In an alternative embodiment a hard outer surface is supported by a bladder containing an incompressible fluid. An orifice in the bladder is sealed with a dissolvable material. Over the course of the tool run the drilling fluid attacks the dissolvable seal, eventually breaking the seal and allowing the contained incompressible fluid to evacuate the bladder, allowing for the depression of the hard outer surface.
In an alternative embodiment a hard outer surface is supported in its desired initial position by a piston in a piston housing below the hard surface. The piston is connected to and actuated by a sensor and battery assembly. The sensor may be an inclinometer or a revolution counter. In the case of the inclinometer, once the BHA achieves (or exceeds) a predefined inclination, such as, for example, a 90 degree inclination in some embodiments or a 45 degree inclination in other embodiments, a signal from the sensor and battery pack causes the retraction of the piston allowing the outer hard surface to retract. In the case of the revolution counter once the counter has sensed a predetermined number of revolutions of the motor the sensor and battery pack causes the retraction of the piston. In both cases the sensor pack may be armed at surface such as by a key or a magnetic arming device when the tool is being run into the hole.
Although the embodiments shown in the Figures refer to above bend positioning/stabilizer elements the technologies of this application may equally be applied to below bend positioning/stabilizer elements, kick pad elements, or string stabilizers.
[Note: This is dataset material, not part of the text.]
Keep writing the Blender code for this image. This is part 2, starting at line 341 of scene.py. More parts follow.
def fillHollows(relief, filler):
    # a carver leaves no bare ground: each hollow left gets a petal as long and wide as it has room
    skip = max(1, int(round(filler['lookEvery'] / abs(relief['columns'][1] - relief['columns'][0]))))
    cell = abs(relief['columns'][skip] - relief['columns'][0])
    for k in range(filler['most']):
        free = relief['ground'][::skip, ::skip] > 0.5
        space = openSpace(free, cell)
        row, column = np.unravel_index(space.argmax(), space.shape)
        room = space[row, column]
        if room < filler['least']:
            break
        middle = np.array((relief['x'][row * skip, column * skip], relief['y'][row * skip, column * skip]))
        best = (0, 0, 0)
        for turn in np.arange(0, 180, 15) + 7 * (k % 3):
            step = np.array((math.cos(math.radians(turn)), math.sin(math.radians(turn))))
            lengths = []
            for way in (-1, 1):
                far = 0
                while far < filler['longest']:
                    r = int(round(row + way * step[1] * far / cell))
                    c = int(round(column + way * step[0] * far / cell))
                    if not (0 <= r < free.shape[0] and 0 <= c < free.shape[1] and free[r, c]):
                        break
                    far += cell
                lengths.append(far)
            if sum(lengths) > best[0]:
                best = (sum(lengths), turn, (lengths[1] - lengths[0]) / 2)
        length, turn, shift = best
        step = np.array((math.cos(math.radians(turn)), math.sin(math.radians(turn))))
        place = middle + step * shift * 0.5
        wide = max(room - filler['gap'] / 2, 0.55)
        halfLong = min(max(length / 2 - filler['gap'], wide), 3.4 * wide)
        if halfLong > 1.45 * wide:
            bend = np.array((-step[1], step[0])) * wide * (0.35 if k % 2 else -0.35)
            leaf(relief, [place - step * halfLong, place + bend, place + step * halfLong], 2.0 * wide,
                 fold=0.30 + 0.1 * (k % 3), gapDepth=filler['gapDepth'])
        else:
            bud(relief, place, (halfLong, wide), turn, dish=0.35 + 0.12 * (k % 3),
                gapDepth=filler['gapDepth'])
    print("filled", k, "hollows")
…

Although the embodiments shown in the Figures show a single blade in cross section the technologies of this application may equally be applied to positioning/stabilizer elements with two or more blades.
Although specific embodiments are disclosed in the Figures those skilled in the art will readily see that the features of the technologies disclosed in this application may be adapted from one embodiment to another. For instance (not shown) the sensor and battery pack and piston assembly shown in
Although the technologies of the present application have been described with reference to specific embodiments, these descriptions are not meant to be construed in a limiting sense. Various modifications of the disclosed embodiments, as well as alternative embodiments of the technologies will become apparent to persons skilled in the art upon reference to the description of the technologies. It should be appreciated by those skilled in the art that the conception and the specific embodiments disclosed may be readily utilized as a basis for modifying or designing other structures for carrying out the same purposes of the technologies. It should also be realized by those skilled in the art that such equivalent constructions do not depart from the spirt and equivalent constructions as set forth in the appended claims. It is therefore contemplated that the claims will cover any such modifications or embodiments that will fall within the scope of the technology.
The present application is cross-referenced to U.S. patent application Ser. No. 15/667,704 Method, Apparatus By Method, And Apparatus Of Guidance Positioning Members For Directional Drilling, filed Aug. 3, 2017 the disclosure of which is incorporated herein as if set out in full. The present application is cross-referenced with U.S. patent application Ser. No. 15/808,798 Bottom Hole Assemblies For Directional Drilling, filed Nov. 9, 2017, the disclosure of which is incorporated as if set out in full.